The soil germination method
This low-maintenance method keeps the roots protected from the very start. Simply make a small hole in the soil with a pencil, put the seed in the hole, and cover it over. Get the soil moist by spraying it with water, and keep the temperature at 72 degrees Fahrenheit. Keep the soil moist, and in less than a week, you should see some green popping up out.
The water method
Drop your seeds into water and leave them there. Let them remain for 24-48 hours, long enough for the roots to start showing. This should take less than a week for the whole process overall. The water should be 65 degrees Fahrenheit and kept relatively fresh by changing it every other day or so. You can plant the seeds whenever you like after they’ve cracked open, just make sure to continue to keep the soil moist (but not wet), especially if you plant them on the earlier side. Be sure not to touch any exposed root tips with bare hands. Use a clean spoon to relocate and plant the seed. This method is riskier because fragile root tips can get damaged, and seeds can become water logged and drown if left in water too long.
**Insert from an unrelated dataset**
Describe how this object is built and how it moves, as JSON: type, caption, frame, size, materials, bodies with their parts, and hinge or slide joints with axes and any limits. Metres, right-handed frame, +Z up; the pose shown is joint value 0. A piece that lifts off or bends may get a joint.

The paper towel or cotton pad germination method
Grab either two cotton pads or a paper towel and place some of your seeds (if you have more than one) into it (or between the two cotton pads). Spray the towel or cotton pads with water so that they are moist. Make sure the temperature is always at about 72 degrees Fahrenheit and stick the seeds and their wrappings under an upside-down bowl. You could also place them between two plates, or inside a Ziploc bag. The seeds will crack open in a few days, and you can then plant them in the soil. Be careful not to tear or damage root tips that may extend, as they can sometimes entangle in the paper or cotton fibers.
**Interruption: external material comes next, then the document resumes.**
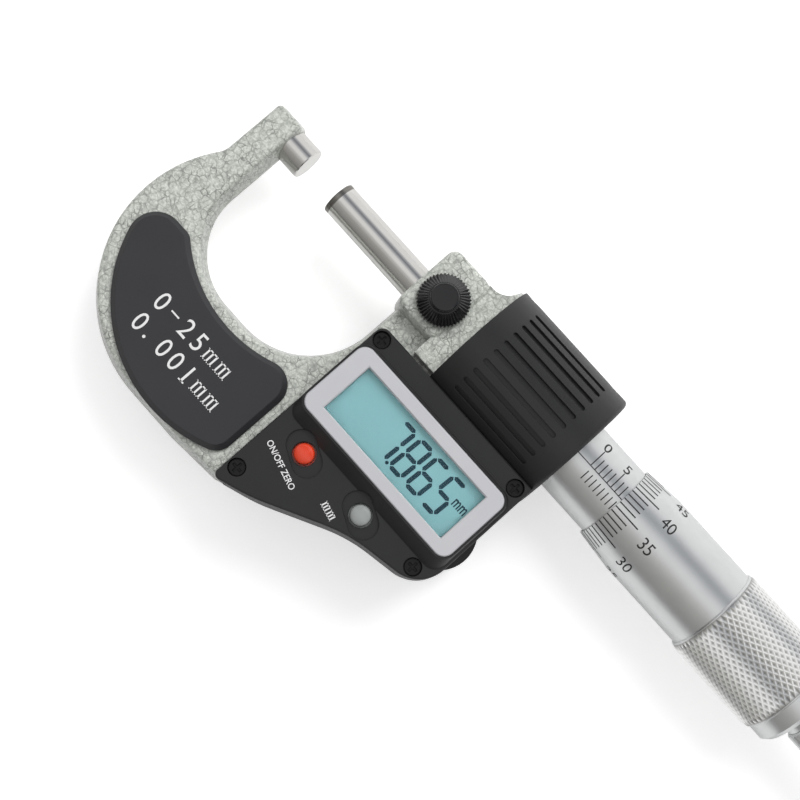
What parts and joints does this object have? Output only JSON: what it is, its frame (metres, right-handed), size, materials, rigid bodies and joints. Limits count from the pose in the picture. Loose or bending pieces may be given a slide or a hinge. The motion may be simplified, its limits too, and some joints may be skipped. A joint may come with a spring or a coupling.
{
  "type": "digital outside micrometer",
  "caption": "Digital outside micrometer with a C-shaped enamelled frame, anvil and spindle, clamp knob, angled black display housing with two push buttons, and graduated sleeve and thimble.",
  "frame": {"origin": "centre of the anvil's measuring face, on the spindle axis", "axes": "+X along the spindle from the anvil towards the thimble, +Y from the push buttons to the spindle, +Z out of the display"},
  "size_m": [0.1608, 0.0634, 0.0258],
  "materials": {
    "enamel": "glossy hammertone enamel",
    "ground_steel": "ground",
    "satin_chrome": "satin",
    "carbide": "ground",
    "housing_black": "fine satin",
    "grip_black": "satin",
    "knob_black": "satin",
    "bezel_grey": "satin",
    "clear_window": "clear",
    "display_glass": "satin",
    "holder_white": "satin",
    "board_green": "satin",
    "cell_steel": "satin",
    "black_screw": "black oxide",
    "brass": "turned",
    "button_red": "satin",
    "button_grey": "satin",
    "seal_rubber": "matte"
  },
  "bodies": {
    "frame_unit": {"frame": "enamel", "anvil": "ground_steel", "front_housing": "housing_black", "rear_housing": "housing_black", "front_pad": "grip_black", "rear_pad": "grip_black", "display_bezel": "bezel_grey", "display_window": "clear_window", "lcd_glass": "display_glass", "lcd_holder": "holder_white", "circuit_board": "board_green", "button_switches": "holder_white", "encoder_stator": "board_green", "nut_sleeve": "ground_steel", "adjusting_nut": "ground_steel", "sleeve": "satin_chrome", "battery": "cell_steel", "battery_contact": "ground_steel", "housing_screws": "black_screw", "rear_screws": "black_screw"},
    "encoder_disc": {"encoder_rotor": "brass", "rotor_key": "ground_steel"},
    "spindle_unit": {"spindle": "ground_steel", "spindle_tip": "carbide", "thimble": "satin_chrome", "stop_plate": "satin_chrome", "stop_screw": "ground_steel", "stop_spring": "ground_steel"},
    "stop_grip": {"stop_knob": "satin_chrome"},
    "clamp_shoe": {"lock_shoe": "brass"},
    "clamp_grip": {"lock_knob": "knob_black", "lock_screw": "ground_steel"},
    "power_button_unit": {"power_button": "button_red"},
    "unit_button_unit": {"unit_button": "button_grey"},
    "battery_cap_unit": {"battery_cap": "housing_black", "cap_seal": "seal_rubber"}
  },
  "joints": [
    {"name": "spindle_turn", "type": "hinge", "parent": "frame_unit", "child": "encoder_disc", "pos_m": [0.05, 0, 0], "axis": [1, 0, 0], "range_deg": [-5662.9, 12337.3]},
    {"name": "spindle_travel", "type": "slide", "parent": "encoder_disc", "child": "spindle_unit", "axis": [1, 0, 0], "range_m": [-0.00787, 0.01714]},
    {"name": "stop_turn", "type": "hinge", "parent": "spindle_unit", "child": "stop_grip", "pos_m": [0.138, 0, 0], "axis": [1, 0, 0], "continuous": true},
    {"name": "lock_advance", "type": "slide", "parent": "frame_unit", "child": "clamp_shoe", "axis": [0, 0, -1], "range_m": [-0.000175, 0.0001166]},
    {"name": "lock_turn", "type": "hinge", "parent": "clamp_shoe", "child": "clamp_grip", "pos_m": [0.0352, 0, 0.01], "axis": [0, 0, -1], "range_deg": [-90.1, 60.1]},
    {"name": "power_press", "type": "slide", "parent": "frame_unit", "child": "power_button_unit", "axis": [0, 0, -1], "range_m": [0, 0.0004], "stiffness_N_per_m": 600, "springref_m": -0.0005},
    {"name": "unit_press", "type": "slide", "parent": "frame_unit", "child": "unit_button_unit", "axis": [0, 0, -1], "range_m": [0, 0.0004], "stiffness_N_per_m": 600, "springref_m": -0.0005},
    {"name": "battery_cap_turn", "type": "hinge", "parent": "frame_unit", "child": "battery_cap_unit", "pos_m": [0.064, -0.026, -0.0117], "axis": [0, 0, -1], "range_deg": [0, 45]}
  ],
  "couplings": [
    {"joint": "spindle_turn", "follows": "spindle_travel", "rad_per_m": 12566},
    {"joint": "lock_turn", "follows": "lock_advance", "rad_per_m": 8976}
  ]
}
Soaking and planting in peat moss jiffy pellet
This is the method we recommend for customers at a Pot for Pot. Soak your seed in a glass of neutral pH (or bottled) water for 12-24 hours, but do not exceed 24 hours. If a root tip pops out, do not touch it with bare hands. Instead, use a clean spoon to move your seed. After soaking your seed, expand your jiffy pellet by soaking it in neutral pH (or bottled) water for about 10-15 minutes or until fully expanded. Drain excess water, then plant your soaked seed about one knuckle (1 cm) down into the pellet, being sure to cover it with pellet soil so the seed is in darkness. Keep your pellet moist but not wet, give it 2-7 days, and you should see green sprouting above the surface.
Since you’re planning to grow your autoflower plant(s) outside, it’s a good idea to get the plant gradually used to the outdoor conditions without shocking it. This is best done if the temperature outside is consistently warm enough (always above 40 degrees Fahrenheit), and it can take just a few days. Start by keeping your plant outside for just 3 hours, and make sure that outside spot isn’t too exposed. Gradually increase the amount of time, day by day, until you have reached 24 hours. At that point, your plant will be ready for constant exposure to the elements without getting a shock that could affect its health and yield.
When to plant autoflowers? Any time!
The beauty of autoflowers is the fact that they don’t depend on specific amounts of light to grow properly. Unlike other types of marijuana, autoflowers have a sort of internal clock that means they will enter the flowering phase no matter what. Photosensitive plants, on the other hand, need a certain number of hours of light and darkness per day to “know” that the seasons are changing and it’s time to start flowering. This is why autoflowers can be grown just about any time of year – they don’t need that natural cue to flower.
Summer vs. winter
If you live in a place that’s warm enough to grow outdoors during the winter, you might be wondering what the pros and cons of growing in the summer versus the winter are. Generally speaking, in the summer, your plants are going to have bigger yields because they are receiving more sunlight, and that means more energy for growing their buds. In the winter, however, marijuana plants tend to produce more resin. That means some shiny, sparkly plants that will be just dripping in delicious resin by harvesting time.
Move your plant with the weather
Just because marijuana plants are hardy and growing outdoors is easy, it doesn’t mean you’re off the hook no matter what. It’s still a good idea to keep a close eye on the weather and the forecasts every day and night because a drastic change in weather could harm your plants. This is especially the case if a storm is brewing, for example, but also if there is just a cold snap coming in. Marijuana plants like mild, sunny, warm conditions. If things get to cool and wet, for example, mold could end up developing – and that would ruin your plant (and your weed) altogether. Avoid this by bringing your plants in during a rainstorm, during a frost, and even sometimes during other extreme conditions such as a heat wave or an excessively windy day.
Time to flower
Autoflowers have a flowering time that lasts a little bit longer than other types of marijuana plants, for the most part. However, the strain is the name of the game here; there are so many different strains with different flowering and growing times that you always need to check out the specifics before you buy. Luckily, you can get plenty of that information from a Pot for Pot when you order your first kit and seeds, but you can also check online for different strain reviews and sources of information. Often people will leave their own personal reviews so you can get a sense of what to expect with a particular strain of marijuana. It never hurts to do a little bit of homework!